The announcement in January by Indian firm Tata, Britain’s largest steel producer, that it is making more than 1,000 staff redundant from its UK sites, including 750 at its Port Talbot works, is the latest blow to hit the UK steel industry, which has been in decline now for a number of years.
Sheffield Forgemasters also announced it was cutting up to 100 jobs in January, while – last October – Tata made 1,200 of its staff redundant; around the same time, the Thai firm SSI put its Redcar works on Teesside into liquidation with the loss of 2,200 jobs.
Blame for the failing UK steel sector has been attributed, in part, to cheap imported steel from China, although other factors like rising energy prices exacerbate the problem.

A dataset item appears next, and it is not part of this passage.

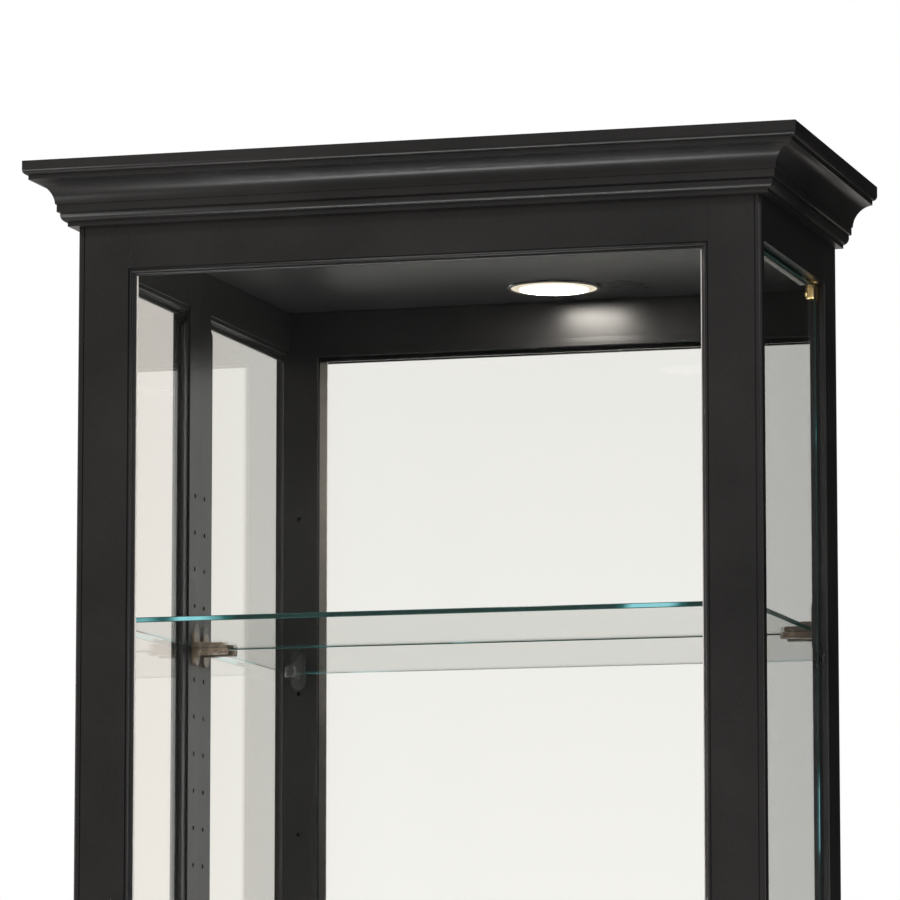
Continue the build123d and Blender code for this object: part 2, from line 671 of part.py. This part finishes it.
def leveller(x, depth):
    """Threaded stud on a round pad that stands on the floor."""
    pad = rod_z(x, depth, 0, 7, 16)
    pad = fillet(pad.edges().filter_by(GeomType.CIRCLE).sort_by(Axis.Z)[-1], 3)
    collar_face = Plane(origin=(x, depth_y(depth), 7), x_dir=(1, 0, 0), z_dir=(0, 0, 1))
    collar = extrude(collar_face * RegularPolygon(7.5, 6), 5)
    return pad + collar + rod_z(x, depth, 6, 60, STUD_R)


def corner_blocks():
    """Glue blocks in the four lower corners, bored for the levellers."""
    pieces = []
    for x, depth in leveller_places().values():
        d0, d1 = (FRAME, 85) if depth < 100 else (250, 303)
        x0, x1 = sorted((x - 28, x + 28))
        body = block(x0, x1, d0, d1, WOOD_LOW, 75)
        pieces.append(body - rod_z(x, depth, WOOD_LOW - EPS, 76, 6))
    return pieces


def leveller_nuts():
    """Flanged threaded inserts in the corner blocks."""
    pieces = []
    for x, depth in leveller_places().values():
        nut = rod_z(x, depth, WOOD_LOW, 52, 6) + rod_z(x, depth, WOOD_LOW - 2, WOOD_LOW, 11)
        pieces.append(nut - rod_z(x, depth, WOOD_LOW - 3, 53, STUD_R + RUNNING))
    return pieces


# ---------------------------------------------------------------- all nodes
def build():
    nodes = {}
    nodes["crown_front"], nodes["crown_left"], nodes["crown_right"] = crown()
    nodes["base_cap_moulding"] = base_cap()
    nodes["plinth_front"], nodes["plinth_left"], nodes["plinth_right"] = plinth()

    nodes["front_stile_left"] = left(front_stile(SIDE_OPEN_LOW, SIDE_OPEN_TOP))
    nodes["front_stile_right"] = front_stile(DOOR_OPEN_LOW, DOOR_OPEN_TOP)
    nodes["front_top_rail"] = front_rail(TOP_RAIL_LOW, WOOD_TOP)
    nodes["front_bottom_rail"] = front_rail(WOOD_LOW, BOTTOM_RAIL_TOP)
    nodes["glazing_bead"] = glazing_bead()
    nodes["front_glass"] = front_glass()
    nodes["glass_gaskets"] = glass_gaskets()
    nodes["glass_retainers"] = glass_retainers()

    nodes["rear_post_right"] = rear_post()
    nodes["rear_post_left"] = left(rear_post())
    nodes["side_top_rail_left"] = left(side_rail(SIDE_OPEN_TOP, WOOD_TOP))
    nodes["side_bottom_rail_left"] = left(side_rail(WOOD_LOW, SIDE_OPEN_LOW))
    nodes["side_glass"] = side_glass()
    nodes["side_beads"] = side_beads()
    nodes["side_glass_stops"] = side_glass_stops()
    nodes["side_top_rail_right"], nodes["side_bottom_rail_right"] = door_rails()
    nodes["door_stops"] = door_stops()
    nodes["hinge_sockets"] = hinge_sockets()
    nodes["rear_rails"] = rear_rails()
    nodes["back_mirror"] = back_mirror()
    nodes["back_panel"] = back_panel()
    nodes["back_panel_screws"] = back_panel_screws()
    nodes["cord_grommet"] = cord_grommet()

    nodes["top_panel"] = top_panel()
    nodes["ceiling_panel"] = ceiling_panel()
    nodes["lamp_housing"] = lamp_housing()
    nodes["lamp_trim"] = lamp_trim()
    nodes["lamp_lens"] = lamp_lens()
    nodes["lamp_reflector"] = lamp_reflector()
    nodes["lamp_bulb"] = lamp_bulb()
    nodes["lamp_holder"] = lamp_holder()
    nodes["bottom_deck"] = bottom_deck()
    nodes["deck_cleats"] = deck_cleats()

    for number, z in enumerate(shelf_heights(), start=1):
        nodes[f"shelf_{number}"] = shelf(z)
    nodes["front_shelf_supports"] = front_supports()
    nodes["rear_shelf_supports"] = rear_supports()

    nodes["door_glass"] = door_glass()
    nodes["hinge_clamps"] = hinge_clamps()
    nodes["hinge_screws"] = hinge_screws()
    nodes["lock_body"] = lock_body()
    nodes["lock_cam"] = lock_cam()
    nodes["lock_strike"] = lock_strike()

    nodes["corner_blocks"] = corner_blocks()
    nodes["leveller_nuts"] = leveller_nuts()
    for name, (x, depth) in leveller_places().items():
        nodes["leveller_" + name] = leveller(x, depth)
    return nodes


def solids_of(shape):
    """The separate solids of a node, whether it was made as one shape or as several."""
    pieces = shape if isinstance(shape, (list, tuple)) else [shape]
    return [solid for piece in pieces for solid in piece.solids()]


os.makedirs("parts", exist_ok=True)
for node, shape in build().items():
    solids = solids_of(shape)
    whole = solids[0] if len(solids) == 1 else Compound(children=solids)
    whole.label = node
    export_step(whole, f"parts/{node}.step")
    print(node, len(solids), "solid(s)")
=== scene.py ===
import json
import math

import bpy
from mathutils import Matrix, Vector


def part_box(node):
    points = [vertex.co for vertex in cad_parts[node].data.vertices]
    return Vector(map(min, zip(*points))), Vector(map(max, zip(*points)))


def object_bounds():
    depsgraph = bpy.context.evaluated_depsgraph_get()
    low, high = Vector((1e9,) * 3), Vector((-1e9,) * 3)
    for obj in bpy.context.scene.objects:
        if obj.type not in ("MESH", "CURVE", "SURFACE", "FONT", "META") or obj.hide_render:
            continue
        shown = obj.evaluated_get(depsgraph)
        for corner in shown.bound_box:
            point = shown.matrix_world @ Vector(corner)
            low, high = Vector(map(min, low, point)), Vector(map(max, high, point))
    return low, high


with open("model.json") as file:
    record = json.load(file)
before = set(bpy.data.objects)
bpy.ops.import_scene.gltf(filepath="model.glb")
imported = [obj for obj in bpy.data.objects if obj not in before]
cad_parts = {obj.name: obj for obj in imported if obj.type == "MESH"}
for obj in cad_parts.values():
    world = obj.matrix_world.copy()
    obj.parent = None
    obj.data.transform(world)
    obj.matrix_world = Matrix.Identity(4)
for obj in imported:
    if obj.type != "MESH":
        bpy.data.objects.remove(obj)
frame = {"nodes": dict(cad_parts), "record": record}
cad_low, cad_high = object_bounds()

# A glass display showcase: black satin paint over wood, clear float glass with green edges lit by a painted
# teal glow, a silvered back, brass door fittings and a small warm light in the ceiling. Every CAD node
# keeps its shape. Lengths are metres, in the CAD's own frame.

# ---------------------------------------------------------------- the looks, in a few numbers
CAMERA_AT = (1.49845, -5.20031, 0.94907)
CAMERA_PITCH = 7.407       # degrees above level
CAMERA_YAW = 16.13         # degrees to the left of straight back
CAMERA_LENS = 220.4        # mm on a 36 mm sensor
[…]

China is the world’s largest manufacturer of steel, producing around 800 million tonnes in 2014, compared to the UK’s 11 million tonnes, according to figures from the World Steel Association. Because China’s slow economy has caused the market for steel in the country to crash, Chinese steel manufacturers are now exporting to the UK and Europe at low prices.
Although car manufacturers are likely to be impacted, laser job shops in the UK will be largely unaffected by the Port Talbot closures, at least in the short term, but the abundance of cheap Chinese steel is having a knock-on effect on the laser cutting sub-contractor business, because job shops are not getting any return on scrap metal.
‘The biggest problem that we have in laser cutting is the cost of the raw material, which translates to the cost of the scrap that we weigh in,’ commented Dean Cockayne, operations director at Midtherm Laser in Dudley and chairman of the UK Association of Laser Users’ (AILU) Job Shop special interest group. ‘That section of the business is at an all-time low at the moment.’
Cockayne said the current low cost of steel is reducing profits and turnover, as well as the value of scrap metal.
Laser cutting sub-contractors like Midtherm Laser will price a job based on the laser cutting and the price of the steel with a mark-up – Cockayne quotes around 12 per cent. When 12 per cent of material used to cost more than £500 a tonne, that meant a good profit; now that steel is down by at least £100 per tonne, ‘12 per cent of that is hardly worth having’, Cockayne said.
In addition, any scrap metal is not worth very much. Cockayne commented: ‘Although we’ve got a bit of a downturn in business anyway because of the time of year, it’s compounded by the fact that we’re not making the same amount on the material and we’re not getting paid the same amount for the scrap we produce.’
Cockayne feels that the price of steel has hit rock bottom and that it should start to increase during the second quarter of this year. ‘The cost is extremely low at the moment,’ he said. ‘It’s the cheapest it’s ever been... I can’t see it going any cheaper.’
This is partly because, in Cockayne’s opinion, the Chinese are not purchasing the scrap metal to recycle it, because the country has a surplus. This means the scrap is stockpiled, causing the price to fall.
Laser job shop customers are happy because the material is so cheap, which means work doesn’t cost as much. However, Cockayne feels the market will eventually start to level out and trade more as it should, which will be better for job shops and other small sub-contractor manufacturing firms.
Cockayne commented that the partial closure of the Tata steelworks in Port Talbot won’t have a big effect on UK laser job shops in the short term, but might have an impact in years to come. ‘With all these little things happening along the line, in the future it’s going to cause some issues,’ he said.
Some of Cockayne’s customers specify, in the job order, where Midtherm Laser sources its material from. ‘If they close down a British mill completely and stop producing, then it limits us to where we can buy non-Chinese material from,’ he said.
The hope now, both for the world steel market and for small UK firms that buy the material, is that the price of steel will rise to a level where businesses can trade competitively.